>> start Source material

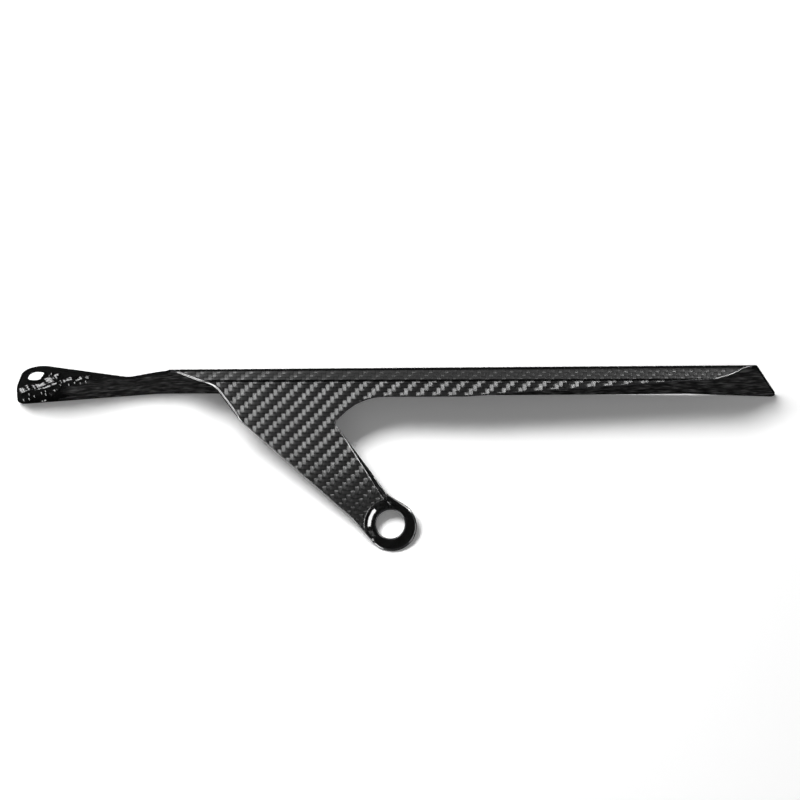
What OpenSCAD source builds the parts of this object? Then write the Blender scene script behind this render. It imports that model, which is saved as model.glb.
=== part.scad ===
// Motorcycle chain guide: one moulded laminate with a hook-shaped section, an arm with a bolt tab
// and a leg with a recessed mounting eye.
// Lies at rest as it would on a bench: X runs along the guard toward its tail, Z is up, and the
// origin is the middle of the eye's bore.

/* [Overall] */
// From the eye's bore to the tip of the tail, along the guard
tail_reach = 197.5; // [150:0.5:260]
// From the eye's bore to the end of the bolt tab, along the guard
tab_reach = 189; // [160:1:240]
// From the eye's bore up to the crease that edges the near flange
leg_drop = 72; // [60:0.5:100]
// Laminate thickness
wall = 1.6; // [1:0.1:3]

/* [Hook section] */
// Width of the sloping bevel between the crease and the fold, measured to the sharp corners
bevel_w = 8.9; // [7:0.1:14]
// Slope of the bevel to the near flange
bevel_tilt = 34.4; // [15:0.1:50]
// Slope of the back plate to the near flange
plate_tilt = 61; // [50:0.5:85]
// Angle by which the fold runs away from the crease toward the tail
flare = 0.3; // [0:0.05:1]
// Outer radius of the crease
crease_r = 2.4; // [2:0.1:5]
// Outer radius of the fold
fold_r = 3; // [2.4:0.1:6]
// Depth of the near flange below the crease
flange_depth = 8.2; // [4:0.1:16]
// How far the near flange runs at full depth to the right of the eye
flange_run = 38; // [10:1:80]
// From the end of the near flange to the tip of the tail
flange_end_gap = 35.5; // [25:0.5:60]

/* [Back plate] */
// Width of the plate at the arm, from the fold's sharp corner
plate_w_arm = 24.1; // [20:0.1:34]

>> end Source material

### [Problem description]
Restate the listing exactly, starting at its first line and ending at the line where "wall = 1.6; // [1:0.1:3]" occurs; include both and no other lines.

### [Reply to the task]
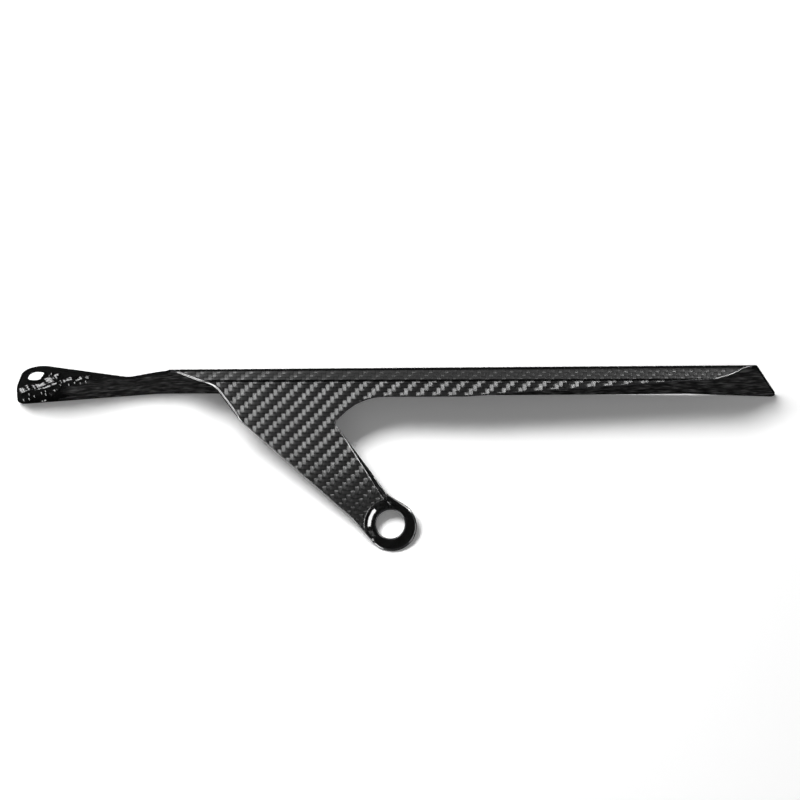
What OpenSCAD source builds the parts of this object? Then write the Blender scene script behind this render. It imports that model, which is saved as model.glb.
=== part.scad ===
// Motorcycle chain guide: one moulded laminate with a hook-shaped section, an arm with a bolt tab
// and a leg with a recessed mounting eye.
// Lies at rest as it would on a bench: X runs along the guard toward its tail, Z is up, and the
// origin is the middle of the eye's bore.

/* [Overall] */
// From the eye's bore to the tip of the tail, along the guard
tail_reach = 197.5; // [150:0.5:260]
// From the eye's bore to the end of the bolt tab, along the guard
tab_reach = 189; // [160:1:240]
// From the eye's bore up to the crease that edges the near flange
leg_drop = 72; // [60:0.5:100]
// Laminate thickness
wall = 1.6; // [1:0.1:3]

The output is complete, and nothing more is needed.